Esa minuciosidad en el cuidado de la imagen es común al resto de los episodios y se puede observar, por ejemplo, en el modo en que el realizador contrapone la figura de Mónica (una impresionante Juana Acosta), la joven segunda mujer del sexagenario constructor, con el resto de miembros de una familia que no la tolera. Donde mejor se observa esa división es en ‘Día de pesca’ (1.05), cuando el abogado del clan, Emilio Zarrategui (un Pau Durà que se destapó como experto en interpretar a Iagos contemporáneos), comunica a Silvia, a su marido Juan (Chisco Amado) y a Mónica, que tras la detención de Rubén sus cuentas han sido bloqueadas. Esa charla a cuatro está rodada con planos cortos hasta que Mónica monta en cólera porque el consejero de su futuro marido no le ha contado nada sobre el problema de liquidez al que deberá enfrentarse (falta de confianza). Cuando le espete “¿por qué no me lo has dicho?” pasaremos a una escala más amplía, con ella separada del abogado, cuya espalda está en el primer término del encuadre. Por corte directo iremos a un plano medio de Zarrategui hablando directamente a Silvia e ignorando a Mónica. La siguiente sucesión de planos marcará esta división en bloques: Emilio, Silvia y Juan a un lado, Mónica, sola, al otro, enfrentamiento que queda refrendado por el plano general (foto inferior) que da carpetazo a la escena (la secuencia seguirá ya sin Mónica) y que determina el aislamiento de Mónica con respecto al resto de personajes y su desamparo en mitad de una situación que no comprende ni controla. 

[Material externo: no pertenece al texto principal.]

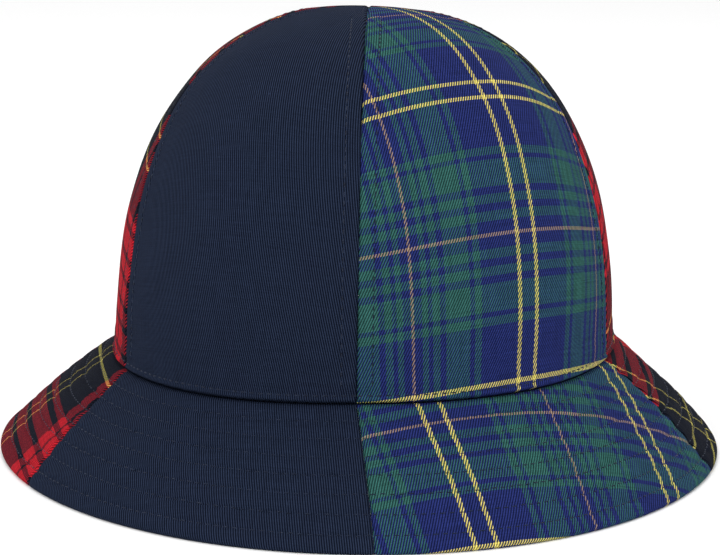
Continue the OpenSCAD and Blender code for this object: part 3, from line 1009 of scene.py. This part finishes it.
def label_tab():
    """A small blank label with rounded corners, sewn by its ends inside the back of the sweatband."""
    low, high = LABEL_HEIGHTS
    columns = 180 + LABEL_HALF_ANGLE * np.linspace(-1, 1, 41)
    t, height = grid(columns, np.linspace(low, high, 31))
    q = angle_at_height(height)
    side = abs(t - 180) / LABEL_HALF_ANGLE
    end = abs(height - (low + high) / 2) / ((high - low) / 2)
    curl = 0.25 * side**6 + 0.12 * end**6
    swell = 0.12 * np.cos(np.pi * (height - low) / (high - low) * 2)
    normal = crown_normal(t, q)
    face = crown_point(t, q) - column(LABEL[0] + 0.35 + curl) * normal
    back = crown_point(t, q) - column(LABEL[1] + 0.35 + curl + swell * (1 - side)) * normal
    across = np.radians(t - 180) * CROWN_HALF_LENGTH
    cloth = np.stack([across, height], axis=-1)
    piece = shell("care_label_tab", face, back, cloth)
    place(piece, "label", "care_label")
    return piece


# ---------------------------------------------------------------- stitched rows


def seam_rows(seam):
    """The two rows of topstitching beside one crown seam."""
    rows = []
    first = angle_at_height(2 * BASE_STITCH_HEIGHT)
    q = angle_at_length(np.linspace(wall_length(first), wall_length(SEAM_STITCH_TOP), 400))
    for side in (-1, 1):
        radius = turning_radius(seam, q)
        t = seam + side * 2 * np.degrees(np.arcsin(SEAM_STITCH_OFFSET / 2 / radius))
        normal = crown_normal(t, q)
        rows.append((crown_point(t, q) + column(crown_relief(t, q)) * normal, normal))
    return rows


def base_row():
    t = ALL_ROUND
    q = np.full_like(t, angle_at_length(BASE_STITCH_HEIGHT))
    normal = crown_normal(t, q)
    return [(crown_point(t, q) + column(crown_relief(t, q)) * normal, normal)]


def brim_rows():
    """Every row round the brim, on its upper face and on its underside."""
    rows = []
    for row in range(1, BRIM_ROWS + 1):
        w = np.full_like(ALL_ROUND, row * BRIM_ROW_SPACING / BRIM_WIDTH)
        normal = brim_normal(ALL_ROUND, w)
        relief = column(brim_relief(ALL_ROUND, w, UPPER_SIDE))
        rows.append((brim_point(ALL_ROUND, w) + relief * normal, normal))
        if w[0] < UNDERBRIM_WIDTH - 0.01:
            lower = column(brim_relief(ALL_ROUND, w, UNDERSIDE) * UNDERBRIM_RELIEF)
            rows.append((underbrim_face(ALL_ROUND, w, UNDERBRIM[1]) - lower * normal, -normal))
    return rows


def inner_row(height, depth):
    """A row inside the crown, at a height above the brim seam and a depth in from the cloth."""
    q = np.full_like(ALL_ROUND, angle_at_height(height))
    normal = crown_normal(ALL_ROUND, q)
    return [(crown_point(ALL_ROUND, q) - depth * normal, -normal)]


# ---------------------------------------------------------------- building the hat

crown_pieces = {name: crown_panel(name) for name in PANELS}
lining_pieces = {name: lining_panel(name) for name in PANELS}
brim_pieces = {name: brim_panel(name) for name in PANELS}
underbrim_pieces = {name: underbrim_panel(name) for name in PANELS}
stiffener, stiffener_flat = stiffener_ring()
sweatband_strip()
label_tab()

for seam_name, seam_angle in zip(("front", "left", "back", "right"), SEAMS):
    thread = stitches(f"{seam_name}_seam_thread", seam_rows(seam_angle))
    place(thread, "thread", f"{seam_name}_seam_stitching")
place(stitches("crown_base_thread", base_row()), "thread", "crown_base_stitching")
place(stitches("brim_thread", brim_rows()), "thread", "brim_stitching")
head_seam_row = inner_row(HEAD_SEAM_HEIGHT, HEAD_SEAM_DEPTH)
place(stitches("head_seam_thread", head_seam_row), "thread", "head_seam_stitching")
sweatband_row = inner_row(SWEATBAND_ROW_HEIGHT, SWEATBAND_ROW_DEPTH)
place(stitches("sweatband_thread", sweatband_row), "thread", "sweatband_stitching")


# ---------------------------------------------------------------- stage, light and camera

FLOOR_HALF = 6.0
WORLD_LIGHT = 0.95
LIGHTS_AIM = (0, 0, 0.06)

floor_mesh = bpy.data.meshes.new("floor")
floor_corners = [
    (side * FLOOR_HALF, end * FLOOR_HALF, 0) for side, end in ((-1, -1), (1, -1), (1, 1), (-1, 1))
]
floor_mesh.from_pydata(floor_corners, [], [(0, 1, 2, 3)])
floor = bpy.data.objects.new("floor", floor_mesh)
bpy.context.scene.collection.objects.link(floor)
floor_material = bpy.data.materials.new("floor_white")
floor_material.use_nodes = True
floor_surface = floor_material.node_tree.nodes["Principled BSDF"]
floor_surface.inputs["Base Color"].default_value = (0.93, 0.93, 0.93, 1.0)
floor_surface.inputs["Roughness"].default_value = 0.9
floor_surface.inputs["Specular IOR Level"].default_value = 0.1
floor_mesh.materials.append(floor_material)

world = bpy.data.worlds.new("studio")
bpy.context.scene.world = world
world.use_nodes = True
backdrop = world.node_tree.nodes["Background"]
backdrop.inputs["Color"].default_value = (1.0, 1.0, 1.0, 1.0)
backdrop.inputs["Strength"].default_value = WORLD_LIGHT


def softbox(name, place_at, size, power):
    """A square area light that faces the hat."""
    lamp = bpy.data.lights.new(name, "AREA")
    lamp.shape = "SQUARE"
    lamp.size = size
    lamp.energy = power
    holder = bpy.data.objects.new(name, lamp)
    holder.location = place_at
    holder.rotation_euler = (Vector(LIGHTS_AIM) - Vector(place_at)).to_track_quat("-Z", "Y").to_euler()
    bpy.context.scene.collection.objects.link(holder)


softbox("key", (-0.9, -1.5, 1.5), size=1.0, power=12.0)
softbox("fill", (1.4, -1.2, 0.9), size=1.2, power=5.0)
softbox("top", (0.0, 0.5, 1.9), size=1.4, power=8.0)

CAMERA_DISTANCE = 0.9
CAMERA_ELEVATION = 10.86
CAMERA_YAW = 1.27
CAMERA_ROLL = 0.7
CAMERA_LENS = 124.5
CAMERA_AIM = Vector((-0.0002, 0.0, 0.06186))

camera_data = bpy.data.cameras.new("camera")
camera_data.sensor_width = 36.0
camera_data.lens = CAMERA_LENS
camera = bpy.data.objects.new("camera", camera_data)
bpy.context.scene.collection.objects.link(camera)
yaw, elevation = math.radians(CAMERA_YAW), math.radians(CAMERA_ELEVATION)
level = math.cos(elevation)
backward = Vector((math.sin(yaw) * level, -math.cos(yaw) * level, math.sin(elevation)))
camera.location = CAMERA_AIM + backward * CAMERA_DISTANCE
camera.rotation_mode = "QUATERNION"
camera.rotation_quaternion = (
    Quaternion(backward, math.radians(CAMERA_ROLL)) @ (-backward).to_track_quat("-Z", "Y")
)
bpy.context.scene.camera = camera
bpy.context.scene.view_settings.view_transform = "Standard"
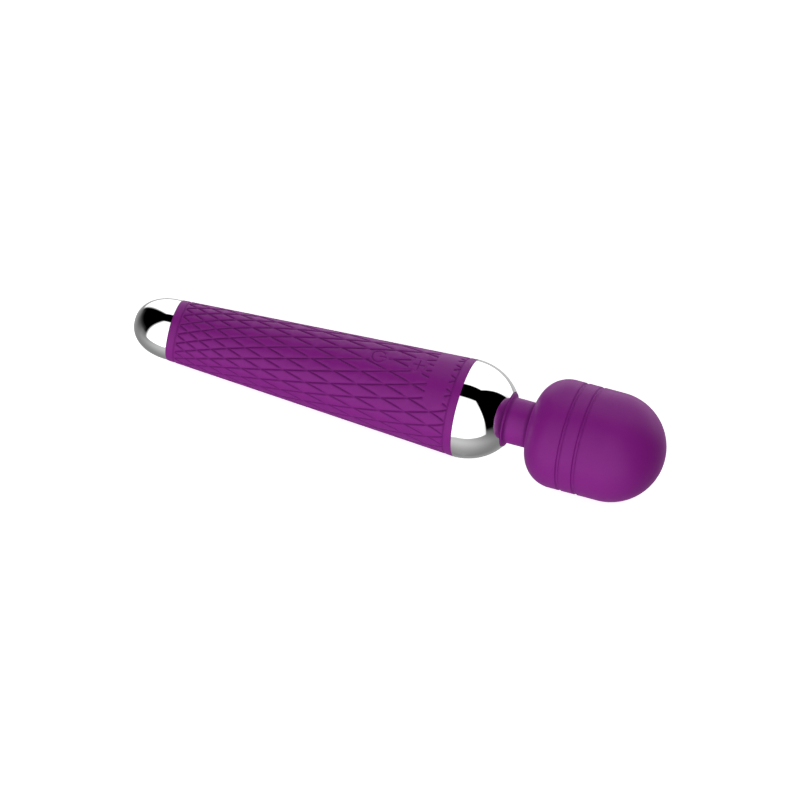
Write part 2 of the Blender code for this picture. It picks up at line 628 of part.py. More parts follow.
finishes = {
    "silicone": material("silicone", (0.22, 0.02, 0.22), 0.5),
    "chrome": material("chrome", (0.8, 0.8, 0.82), 0.05, 1.0),
    "abs": material("abs", (0.05, 0.05, 0.05), 0.5),
    "black_plastic": material("black_plastic", (0.02, 0.02, 0.02), 0.45),
    "ivory_plastic": material("ivory_plastic", (0.7, 0.66, 0.55), 0.5),
    "board": material("board", (0.02, 0.18, 0.06), 0.4),
    "battery": material("battery", (0.05, 0.2, 0.5), 0.35),
    "foam": material("foam", (0.08, 0.08, 0.08), 0.95),
    "steel": material("steel", (0.55, 0.55, 0.56), 0.3, 1.0),
    "bronze": material("bronze", (0.5, 0.32, 0.14), 0.35, 1.0),
    "brass": material("brass", (0.7, 0.52, 0.22), 0.3, 1.0),
    "copper": material("copper", (0.6, 0.28, 0.15), 0.35, 1.0),
    "magnet": material("magnet", (0.12, 0.12, 0.13), 0.5),
    "black_rubber": material("black_rubber", (0.02, 0.02, 0.02), 0.8),
    "black_wire": material("black_wire", (0.02, 0.02, 0.02), 0.5),
    "red_wire": material("red_wire", (0.5, 0.02, 0.02), 0.5),
    "helper": material("helper", (1, 0.5, 0), 0.5),
}
stations = {}
wand = empty("wand_axis")
neck_axis = empty("neck_axis", wand, NECK_PIVOT)
rotor_axis = empty("rotor_axis", neck_axis, MOTOR_FRONT)
button_axes = {name: empty(f"{name}_axis", wand, x) for name, x in BUTTONS.items()}

rear_cap(wand)
charge_socket(wand)
grip_sleeve(wand)
upper_shell(wand)
lower_shell(wand)
battery(wand)
battery_pad("battery_pad_rear", BATTERY_REAR + 3 * MM, wand)
battery_pad("battery_pad_front", BATTERY_FRONT - 8 * MM, wand)
control_board(wand)
tact_switch("power_switch", BUTTONS["power_button"], wand)
tact_switch("plus_switch", BUTTONS["plus_button"], wand)
for screw_name, screw_x in BOARD_SCREWS.items():
    screw(screw_name, screw_x, BOARD_BOTTOM, 5 * MM, wand)
for screw_name, screw_x in SHELL_SCREWS.items():
    seat_z = screw_seat(screw_x)
    screw(screw_name, screw_x, seat_z, 5.5 * MM - seat_z, wand)
for button_name, button_x in BUTTONS.items():
    button(button_name, button_x, button_axes[button_name])
handle_leads(wand)
front_cap(wand)
neck_socket(wand)
neck_sleeve(neck_axis)
neck_spring(neck_axis)
neck_bush(neck_axis)
head_frame(neck_axis)
head_nose(neck_axis)
head_cover(neck_axis)
motor(neck_axis, rotor_axis)
motor_cushion("motor_cushion_rear", 179.5 * MM, 187 * MM, neck_axis)
motor_cushion("motor_cushion_front", 190 * MM, 197 * MM, neck_axis)
eccentric_weight(rotor_axis)
neck_leads(neck_axis, neck_axis)
lie_down(wand)
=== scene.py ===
"""The looks of a cordless wand massager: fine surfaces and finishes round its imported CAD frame, the studio
and the camera.

New pieces are modelled in the wand's own frame: x runs along its axis from the rear tip to the tip of the
head, and z points out of the side with the buttons. LIE takes that frame to the scene.
"""

import json
import math

import bmesh
import bpy
import numpy as np
from mathutils import Matrix, Vector, geometry, kdtree


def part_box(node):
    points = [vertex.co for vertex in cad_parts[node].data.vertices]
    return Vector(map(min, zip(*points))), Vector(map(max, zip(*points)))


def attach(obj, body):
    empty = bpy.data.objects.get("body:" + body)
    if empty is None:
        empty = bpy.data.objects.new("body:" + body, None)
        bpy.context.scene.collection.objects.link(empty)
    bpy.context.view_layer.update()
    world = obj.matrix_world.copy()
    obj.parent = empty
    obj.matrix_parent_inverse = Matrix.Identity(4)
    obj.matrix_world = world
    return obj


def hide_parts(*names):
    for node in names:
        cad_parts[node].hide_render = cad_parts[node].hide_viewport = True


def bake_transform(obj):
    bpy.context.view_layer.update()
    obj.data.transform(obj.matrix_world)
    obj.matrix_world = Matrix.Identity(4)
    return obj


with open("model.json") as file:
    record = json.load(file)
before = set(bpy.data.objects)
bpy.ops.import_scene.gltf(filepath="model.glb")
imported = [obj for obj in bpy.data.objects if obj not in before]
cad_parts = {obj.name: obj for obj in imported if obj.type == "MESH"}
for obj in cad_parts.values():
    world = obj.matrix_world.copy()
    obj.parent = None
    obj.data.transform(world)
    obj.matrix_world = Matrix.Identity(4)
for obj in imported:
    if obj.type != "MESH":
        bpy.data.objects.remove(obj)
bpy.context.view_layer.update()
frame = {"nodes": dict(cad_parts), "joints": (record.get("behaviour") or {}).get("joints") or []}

MM = 0.001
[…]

Quizá por todo lo expuesto Crematorio aguante firme el paso del tiempo (a pesar de algunos excesos operísticos en su tramo final). Su influencia, sin embargo, no fue inmediata en ningún aspecto: ni en lo temático -Murieron por encima de sus posibilidades es de 2014, B de 2015 y El reino de 2018- ni en lo industrial. Las producciones de Canal + se detuvieron con ella y su testigo no fue recogido hasta que Movistar + empezó a lanzar sus originales, cuyos estándares remiten a los de esta miniserie que empezó a emitirse un 7 de marzo de 2011: no parece casual que la primera serie que lanzó la nueva plataforma fuera La Zona (2017) firmada por Jorge y Alberto Sánchez-Cabezudo, ni que la primera producción a la que dio el visto bueno fuera la de La peste (Alberto Rodríguez & Rafael Cobos, 2017-2019), una historia que nos invita a plantearnos si la corrupción es sistémica y hereditaria, si lo que muestra Crematorio no es más que una evolución de lo que sucedía en la Sevilla del siglo XVI.